Mediation is often a good option for resolving business disputes when the parties prefer a confidential, structured negotiation with a neutral facilitator. It tends to be quicker and less expensive than litigation and allows parties to explore creative, mutually agreeable solutions that a court might not be able to order. Mediation works well when relationships or ongoing business interactions would benefit from a negotiated settlement and when both sides are willing to engage in good faith discussions aimed at resolving the issue efficiently. Before mediation, parties should prepare by organizing key documents, defining objectives, and determining acceptable outcomes. Counsel can help evaluate settlement ranges and present information in a way that advances negotiation. If mediation does not resolve the dispute, the parties retain the option to pursue arbitration or litigation, but the effort often narrows the issues and can preserve relationships for future dealings.
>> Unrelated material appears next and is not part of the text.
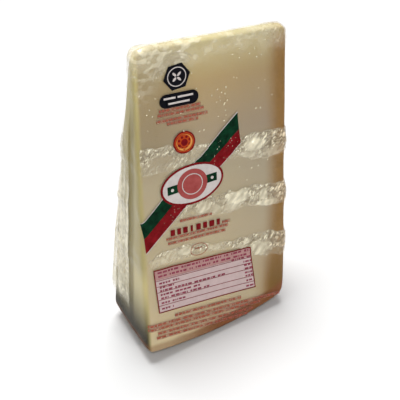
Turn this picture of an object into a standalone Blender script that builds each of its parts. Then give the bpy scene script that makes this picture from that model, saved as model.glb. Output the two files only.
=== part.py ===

To ensure compliance with Tennessee filing requirements, maintain an annual calendar of state filing deadlines and corporate maintenance tasks. This includes timely filings with the Tennessee Secretary of State, renewing licenses where necessary, and keeping registered agent information current. Regular administrative checks help avoid late fees, penalties, or administrative dissolution. Staying organized with corporate records and filing receipts ensures evidence of compliance when needed for transactions or regulatory inquiries. Working with counsel or a designated administrator to manage these tasks reduces the chance of missed deadlines and administrative complications. Legal counsel can provide guidance on specific filing requirements relevant to your business type and industry, recommend recordkeeping practices, and assist with filings when changes such as amendments or ownership transfers occur. Proactive management of filings preserves good standing and reduces administrative risk.